* _Direction_
The material below contains a line with "Recreate this object" and a line with "TUBE_OUTER_RADIUS = 38.3". Copy exactly those two lines and all lines between them.

Items from a dataset:
═══

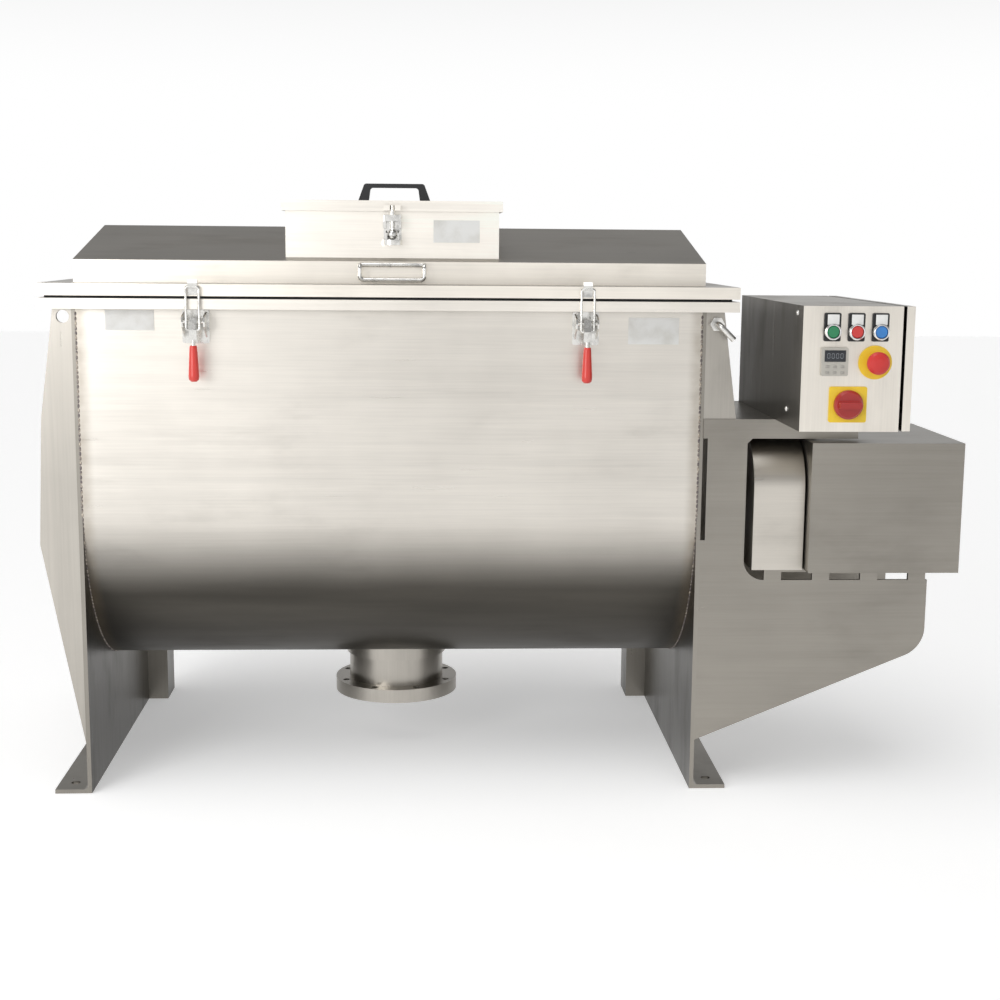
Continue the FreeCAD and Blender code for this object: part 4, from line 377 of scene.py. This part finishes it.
def rubber(name, colour):
    """Dull black rubber, dusted with powder."""
    finish = Finish(name)
    powder = finish.noise(34.0, 5.0)
    pores = finish.noise(700.0, 1.0)
    shade = finish.mix(powder.between(0.5, 0.8), colour, (0.075, 0.072, 0.068))
    return finish.shade(
        Base_Color=shade, Roughness=powder * 0.2 + 0.62, Normal=finish.bump(pores, 0.0002, 0.4))


def moulded(name, colour, roughness=0.35, grain=0.25, coat=0.0):
    """Moulded plastic: faint flow marks, fine texture and a little dirt in places."""
    finish = Finish(name)
    flow = finish.noise(38.0, 3.0)
    texture = finish.noise(900.0, 1.0)
    dirt = finish.noise(16.0, 5.0).between(0.56, 0.80)
    pale = tuple(min(1.0, 1.10 * c + 0.004) for c in colour)
    shade = finish.mix(flow, tinted(colour, 0.88), pale)
    shade = finish.mix(dirt * 0.35, shade, tuple(0.5 * c + 0.02 for c in colour))
    return finish.shade(
        Base_Color=shade, Roughness=flow * 0.12 + dirt * 0.15 + roughness, Coat_Weight=coat,
        Coat_Roughness=0.12, Normal=finish.bump(texture, 0.0001, grain))


def screen_glass(name):
    """Dark display window."""
    finish = Finish(name)
    smear = finish.noise(70.0, 3.0)
    shade = finish.mix(smear, (0.010, 0.012, 0.016), (0.030, 0.034, 0.042))
    return finish.shade(Base_Color=shade, Roughness=smear * 0.12 + 0.06)


def weld_metal(name):
    """Weld beads: bright steel with straw and blue heat tints."""
    finish = Finish(name)
    tint = finish.noise(120.0, 3.0)
    shade = finish.mix(tint.between(0.3, 0.6), (0.50, 0.44, 0.36), (0.17, 0.15, 0.15))
    return finish.shade(
        Base_Color=shade, Metallic=1.0, Roughness=tint * 0.25 + 0.28, Normal=finish.bump(tint, 0.0003, 0.4))


def paper_label(name):
    """Blank white film label, a little yellowed and scuffed."""
    finish = Finish(name)
    age = finish.noise(24.0, 4.0)
    shade = finish.mix(age.between(0.4, 0.8), (0.84, 0.84, 0.82), (0.70, 0.69, 0.65))
    return finish.shade(Base_Color=shade, Roughness=age * 0.2 + 0.3)


def finish_table():
    """Every finish, and the nodes that carry it."""
    steel = bpy.context.scene.ribbon_steel
    plastic = bpy.context.scene.ribbon_plastic
    # Sheet colours with painted light: bright is a lit copy of the steel, the darkest colour a shaded copy,
    # and soft a painted half-shade between plain and that darkest colour.
    bright = tuple(steel.bright)
    plain = tuple(steel.plain)
    shaded_sheet = tuple(steel.shaded_sheet)
    plain_share = 0.4
    soft = tuple(plain_share * a + (1 - plain_share) * b for a, b in zip(plain, shaded_sheet))
    # front paints a highlight on faces that look to the front; inside paints shade on faces that look in
    # towards the middle.
    return [
        (trough_steel(), ["trough_shell"]),
        (sheet_steel("lid_sheet", plain, "X", front=2.0), ["lid_panel"]),
        (sheet_steel("rim_sheet", bright, "X", 0.5, front=1.2), ["trough_rim"]),
        (sheet_steel("hatch_sheet", bright, "X", 0.4, front=1.4), ["hatch_curb", "hatch_cover"]),
        (sheet_steel("end_sheet", soft, "Z", inside=0.28), [
            "left_end_plate", "right_end_plate", "rear_posts"]),
        (sheet_steel("gusset_sheet", plain, "Z", inside=0.5), ["end_gussets"]),
        (sheet_steel("bracket_sheet", soft, "X"), [
            "drive_bracket_front", "drive_bracket_rear", "motor_base", "bearing_brackets"]),
        (sheet_steel("cover_sheet", soft, "X"), ["motor_cover", "control_shelf"]),
        (sheet_steel("guard_sheet", plain, "X", front=1.3), ["chain_guard", "chain_guard_cover"]),
        (sheet_steel("cabinet_sheet", plain, "Z", front=1.75, inside=0.25), [
            "control_cabinet", "cabinet_door"]),
        (sheet_steel("outlet_steel", plain, "Z", 0.6), ["discharge_spout", "shaft_seal_housings"]),
        (sheet_steel("agitator_steel", plain, "X"), [
            "main_shaft", "outer_ribbons", "inner_ribbons", "ribbon_arms"]),
        (polished_steel("fitting_steel"), [
            "lid_handle", "clamp_bases", "clamp_keepers", "left_clamp_handle", "right_clamp_handle",
            "left_clamp_bail", "right_clamp_bail", "hatch_latch_base", "hatch_latch_lever", "purge_fitting",
            "housing_bolts", "output_shaft"]),
        (sheet_steel("hinge_steel", plain, "X"), ["lid_hinge_ears", "lid_hinge_leaves"]),
        (oiled_steel("chain_steel", (0.16, 0.15, 0.14)), [
            "drive_chain", "driven_sprocket", "motor_sprocket"]),
        (enamel("grey_enamel", (0.10, 0.13, 0.16)), ["gear_reducer", "drive_motor", "shaft_bearings"]),
        (rubber("seal_rubber", (0.020, 0.020, 0.021)), ["lid_gasket", "hatch_gasket"]),
        (moulded("grip_vinyl", tuple(plastic.grip), 0.26, 0.15, 0.3), [
            "left_clamp_grip", "right_clamp_grip"]),
        (moulded("black_moulding", (0.018, 0.019, 0.021), 0.42, 0.5), [
            "hatch_handle", "button_holders"]),
        (moulded("grey_moulding", (0.52, 0.50, 0.45), 0.40, 0.3), ["speed_display"]),
        (moulded("green_cap", tuple(plastic.green), 0.2, 0.05, 0.4), ["green_button"]),
        (moulded("red_cap", tuple(plastic.stop), 0.2, 0.05, 0.4), ["red_button"]),
        (moulded("blue_cap", tuple(plastic.blue), 0.2, 0.05, 0.4), ["blue_button"]),
        (moulded("stop_cap", tuple(plastic.stop), 0.34, 0.2, 0.1), ["estop_button"]),
        (moulded("switch_red", tinted(plastic.stop, 0.62), 0.28, 0.2, 0.2), ["main_switch_knob"]),
        (moulded("yellow_plate", tuple(plastic.yellow), 0.38, 0.1), ["estop_ring", "switch_plate"]),
    ]


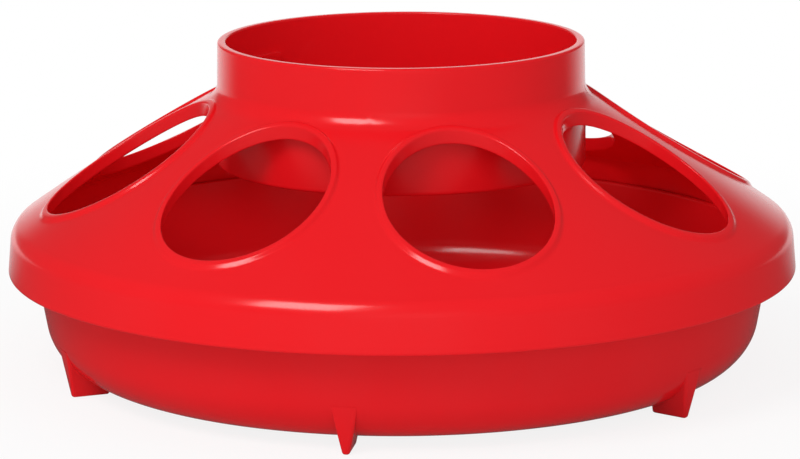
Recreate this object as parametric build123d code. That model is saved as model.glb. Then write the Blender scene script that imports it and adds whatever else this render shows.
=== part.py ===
from build123d import *
from math import cos, degrees, radians, tan
import os

# A feeder base for chicks: a domed cover with a screw collar for a jar, snapped on a round feed pan.
# Millimetres, +Z up. The origin is on the surface that the feet stand on, at the centre of the base.
# Bearings are measured from the front, which is -Y, towards +X.

# Heights
TOTAL_HEIGHT = 69.4
SKIRT_BOTTOM_Z = 22.0
SHOULDER_Z = 31.2
COLLAR_ROOT_Z = 58.4
TUBE_BOTTOM_Z = 43.8
PAN_UNDERSIDE_Z = 1.9

# Cover
COVER_WALL = 2.0
SKIRT_RADIUS = 82.1
SKIRT_DRAFT = 5.0
SHOULDER_ROUND = 4.5
DOME_BULGE = 0.72
COLLAR_ROOT_RADIUS = 38.2
COLLAR_TOP_RADIUS = 38.0
COLLAR_ROOT_ROUND = 4.0
COLLAR_BORE_RADIUS = 36.3
TUBE_OUTER_RADIUS = 38.3

# Jar stop: a ledge inside the collar that the jar's mouth is screwed down against
JAR_THREAD_DEPTH = 17.0
JAR_STOP_THICKNESS = 1.6
JAR_STOP_RADIUS = 33.4

# Feed holes, cut straight up and down, each with a raised lip
FEED_HOLES = 8
FIRST_HOLE_BEARING = 13.0
HOLE_CENTRE_RADIUS = 57.5
HOLE_RADIUS = 16.7
LIP_WIDTH = 1.6
LIP_RISE = 0.7
LIP_OUTER_ROUND = 0.6
LIP_INNER_ROUND = 0.35

# Pan
PAN_WALL = 2.0
PAN_RADIUS_AT_SKIRT = 76.26
PAN_DRAFT = 10.0
PAN_CORNER_ROUND = 10.9
FLANGE_BOTTOM_Z = 25.2
FLANGE_THICKNESS = 1.8
FLANGE_RADIUS = 79.0

# Spreading cone in the middle of the pan's floor
CONE_BASE_RADIUS = 29.0
CONE_HEIGHT = 12.0
CONE_TOP_RADIUS = 4.0
CONE_TOP_ROUND = 6.0
CONE_FOOT_ROUND = 7.0

# Feet: thin radial fins under the pan's rounded corner, their noses in line with the pan's wall
FEET = 6
FIRST_FOOT_BEARING = -8.8
FOOT_INNER_RADIUS = 64.7
FOOT_TOP_Z = 10.0
FOOT_TIP_WIDTH = 1.4
FOOT_SIDE_DRAFT = 11.7
FOOT_ROUND = 0.5

# The cover's seat on the pan: a ring that stands on the flange, and lugs that snap under it
STOP_RING_RADIUS = 76.6
STOP_RING_WALL = 1.5
SNAP_LUGS = 8
SNAP_LUG_WIDTH = 12.0
SNAP_LUG_RADIUS = 78.4
SNAP_LUG_HEIGHT = 2.0
SNAP_GAP = 0.2

# Edges
RIM_ROUND = 0.5
EDGE_ROUND = 0.6
INSIDE_ROUND = 1.5
CUT_MARGIN = 5.0

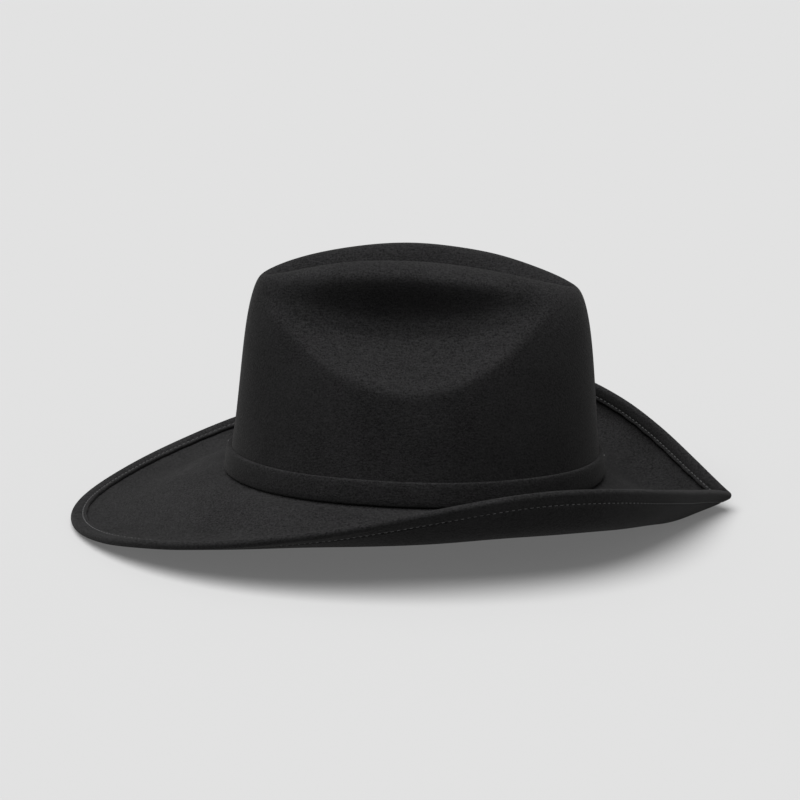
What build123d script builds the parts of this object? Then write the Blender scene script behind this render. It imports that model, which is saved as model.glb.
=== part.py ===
from build123d import *
import os
from math import cos, exp, hypot, pi, radians, sin

import numpy as np

# A felt western hat, standing on its brim on a table.
# +X points to the front of the hat, +Y to the wearer's left, +Z is up, and Z = 0 is the table.
# X = 0 is halfway between the front and back tips of the brim, and Y = 0 is the plane that the hat
# is the same on both sides of.  Angles round the hat run from 0 at the front to 180 at the back.

# ---- driving dimensions, in millimetres and degrees ----------------------------------------------

FELT = 2.3                      # thickness of the wool felt
GAP = 0.1                       # clear space between two pieces that lie on each other

# where the crown meets the brim: the outside of the felt, an oval that suits a 58 cm head
CROWN_CENTRE = 7.5
CROWN_HALF_LENGTH = 104.0
CROWN_HALF_WIDTH = 87.0
BREAK_HEIGHT = (23.0, 29.0, 28.5)               # at the front, the side and the back

# the brim's outer edge
BRIM_HALF_LENGTH = 184.5
BRIM_HALF_WIDTH = 151.5
FRONT_PINCH = (0.90, 6)                         # how much the front narrows to a snout, and how late
BACK_PINCH = (0.13, 4)
EDGE_HEIGHT = (10.5, 26.5, 51.5, 44.5, 24.5, 8.5, 2.5)       # every 30 degrees, front to back
START_SLOPE = (-20.5, 0.0, 0.0)                 # of the brim as it leaves the crown
END_SLOPE = (27.0, 87.0, 58.0, 9.0, -5.0)       # of the brim at its edge, every 45 degrees
BRIM_FOOT = 0.0015                              # the brim starts this far out, to clear the crown
BUTT_STATION = 0.1
START_PULL = 0.36                               # how far each slope holds, as a share of the width
END_PULL = 0.59

# the overwelt: the edge of the brim folded up and over onto its own top side
WELT_WIDTH = 9.0
WELT_STITCH_INSET = 2.0                         # from the raw edge of the flap to the stitches
THREAD_RADIUS = 0.35
SNOUT_ANGLE = 4.0                               # where the two ends of the flap meet at the front

# the crown above the break
CROWN_FOOT = -0.01                              # the crown runs on below the break, through the brim
RIDGE_TOP = (-4.0, 150.0)                       # the highest point of the two ridges, X and Z
RIDGE_FALL = (0.0025, 0.0020)                   # how fast they drop behind and ahead of it, per mm squared
RIDGE_CENTRE = 11.0
RIDGE_HALF_LENGTH = 86.0
RIDGE_HALF_SPACING = 22.0
RIDGE_SPREAD = 0.3                              # how much fuller than an oval their ends are
CREASE_DEPTH = 17.0                             # of the valley between the ridges
CREASE_RUN = 0.93                               # how much of the ridges' length it takes
CREASE_FADE = 1.04                              # it would run out this far beyond their ends
RIDGE_STATION = 0.7                             # where the ridge is on a line from the break up and over
WALL_RISE = 0.52
WALL_LEAN = (0.30, 0.30, 0.47)                  # front, side, back
SHOULDER_REACH = (0.34, 0.36, 0.62)             # smaller is a squarer shoulder
SHOULDER_RISE = (0.95, 1.0, 0.97)

# the dent in each side of the crown
DENT_CENTRE = 4.0
DENT_HALF_LENGTH = 82.0
DENT_TAPER = 1.7                                # how fast it gets shallower towards its ends
DENT_DEPTH = 26.0
DENT_FLOOR = 86.0                               # height of its lowest point
DENT_FLOOR_RISE = 42.0                          # how much higher its lower edge is at its ends
DENT_SHELF = 0.42                               # share of its height that its lower side takes
DENT_BROW = 0.52                                # share of its height that its upper side takes
DENT_BROW_ROUND = 1.5                           # higher is a rounder edge above the brow
DENT_SOFTNESS = (0.50, 0.20)                    # of its lower edge, at the back and at the front
DENT_FADE = 14.0                                # how near the middle plane it fades out

# the ribbon of the same felt round the crown
BAND_HEIGHT = 13.0
BAND_THICKNESS = 2.3
BAND_LIFT = 1.0                                 # its lower edge above the break
BAND_TAB_LENGTH = 22.0                          # where one end laps over the other
BAND_JOIN_ANGLE = 108.0
BAND_TACKS = (-6.0, 60.0, 126.0, 174.0)         # where the few stitches that hold the band are
TACK_LENGTH = 2.4
TACK_DROP = 1.5                                 # below the top edge of the band

# inside the crown: a leather sweatband with a springy reed sewn into its lower edge
SWEATBAND_HEIGHT = 33.0
SWEATBAND_THICKNESS = 1.0
REED_RADIUS = 1.2
REED_RISE = 0.4                                 # of the middle of the reed above the break
REED_STITCH_RISE = 2.2                          # of the row of stitches above the reed
LEATHER_OUT = -FELT - GAP
LEATHER_IN = LEATHER_OUT - SWEATBAND_THICKNESS
LEATHER_LOW = REED_RISE + REED_RADIUS + GAP
SEAM_HALF_WIDTH = 1.6                           # of the zigzag that closes the leather at the back
SEAM_TURNS = 12
BOW_LOOP = (8.0, 1.3)                           # length and half depth of each loop of the bow
RIBBON = (3.0, 0.5)                             # width and thickness of its ribbon
BOW_RISE = 11.0
BOW_TAIL_SLANT = 35.0
LABEL = (26.0, 12.0, 0.4)                       # length, height and thickness of the blank size label
LABEL_RISE = 14.0
LABEL_ANGLE = 152.0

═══

* _Result for this exercise_
Recreate this object as parametric build123d code. That model is saved as model.glb. Then write the Blender scene script that imports it and adds whatever else this render shows.
=== part.py ===
from build123d import *
from math import cos, degrees, radians, tan
import os

# A feeder base for chicks: a domed cover with a screw collar for a jar, snapped on a round feed pan.
# Millimetres, +Z up. The origin is on the surface that the feet stand on, at the centre of the base.
# Bearings are measured from the front, which is -Y, towards +X.

# Heights
TOTAL_HEIGHT = 69.4
SKIRT_BOTTOM_Z = 22.0
SHOULDER_Z = 31.2
COLLAR_ROOT_Z = 58.4
TUBE_BOTTOM_Z = 43.8
PAN_UNDERSIDE_Z = 1.9

# Cover
COVER_WALL = 2.0
SKIRT_RADIUS = 82.1
SKIRT_DRAFT = 5.0
SHOULDER_ROUND = 4.5
DOME_BULGE = 0.72
COLLAR_ROOT_RADIUS = 38.2
COLLAR_TOP_RADIUS = 38.0
COLLAR_ROOT_ROUND = 4.0
COLLAR_BORE_RADIUS = 36.3
TUBE_OUTER_RADIUS = 38.3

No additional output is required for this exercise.